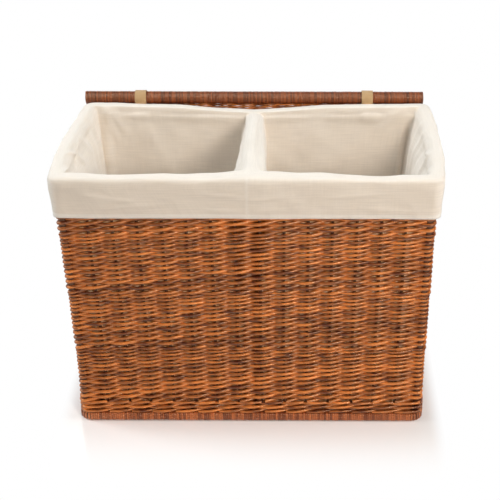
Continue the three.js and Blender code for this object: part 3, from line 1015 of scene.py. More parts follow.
class Side(Enum):
    """The walls of the basket: quarter turns from the front, and stakes passed before it."""

    FRONT = (0, 0)
    RIGHT = (1, 15)
    BACK = (2, 22)
    LEFT = (3, 37)

    @property
    def is_long(self) -> bool:
        """Whether it is the front or the back."""
        return self.value[0] % 2 == 0

    @property
    def spaces(self) -> int:
        """How many spaces its stakes make."""
        return PLAN.long_spaces if self.is_long else PLAN.short_spaces

    def halves(self, z: float) -> tuple[float, float]:
        """Half of this wall's length, and how far out it stands, at a height."""
        sizes = (PLAN.half_x(z), PLAN.half_y(z))
        return sizes if self.is_long else sizes[::-1]

    def corners(self) -> dict[str, float]:
        """Half sizes of this wall at the floor and at the rim, as inputs of the weave.

        Returns:
            The inputs by name.
        """
        values = {"High": PLAN.rim_z, "Inset": PLAN.post_inset, "Turn": self.value[0] * math.pi / 2}
        for word, z in (("Low", 0.0), ("High", PLAN.rim_z)):
            values[f"Run {word}"], values[f"Out {word}"] = self.halves(z)
        return {**values, "Bend": math.pi / 4}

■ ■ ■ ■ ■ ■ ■

Your objective — Give back all the data exactly as written.

Written answer —
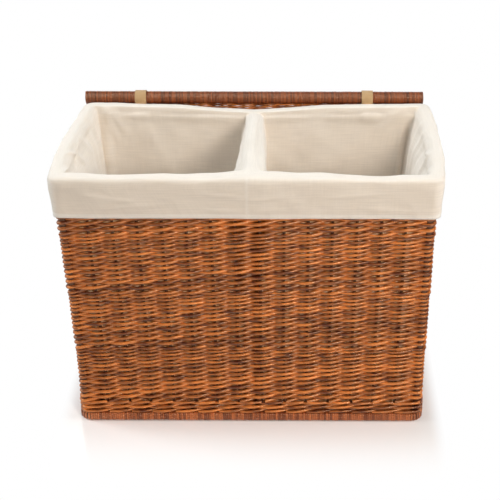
Continue the three.js and Blender code for this object: part 3, from line 1015 of scene.py. More parts follow.
class Side(Enum):
    """The walls of the basket: quarter turns from the front, and stakes passed before it."""

    FRONT = (0, 0)
    RIGHT = (1, 15)
    BACK = (2, 22)
    LEFT = (3, 37)

    @property
    def is_long(self) -> bool:
        """Whether it is the front or the back."""
        return self.value[0] % 2 == 0

    @property
    def spaces(self) -> int:
        """How many spaces its stakes make."""
        return PLAN.long_spaces if self.is_long else PLAN.short_spaces

    def halves(self, z: float) -> tuple[float, float]:
        """Half of this wall's length, and how far out it stands, at a height."""
        sizes = (PLAN.half_x(z), PLAN.half_y(z))
        return sizes if self.is_long else sizes[::-1]

    def corners(self) -> dict[str, float]:
        """Half sizes of this wall at the floor and at the rim, as inputs of the weave.

        Returns:
            The inputs by name.
        """
        values = {"High": PLAN.rim_z, "Inset": PLAN.post_inset, "Turn": self.value[0] * math.pi / 2}
        for word, z in (("Low", 0.0), ("High", PLAN.rim_z)):
            values[f"Run {word}"], values[f"Out {word}"] = self.halves(z)
        return {**values, "Bend": math.pi / 4}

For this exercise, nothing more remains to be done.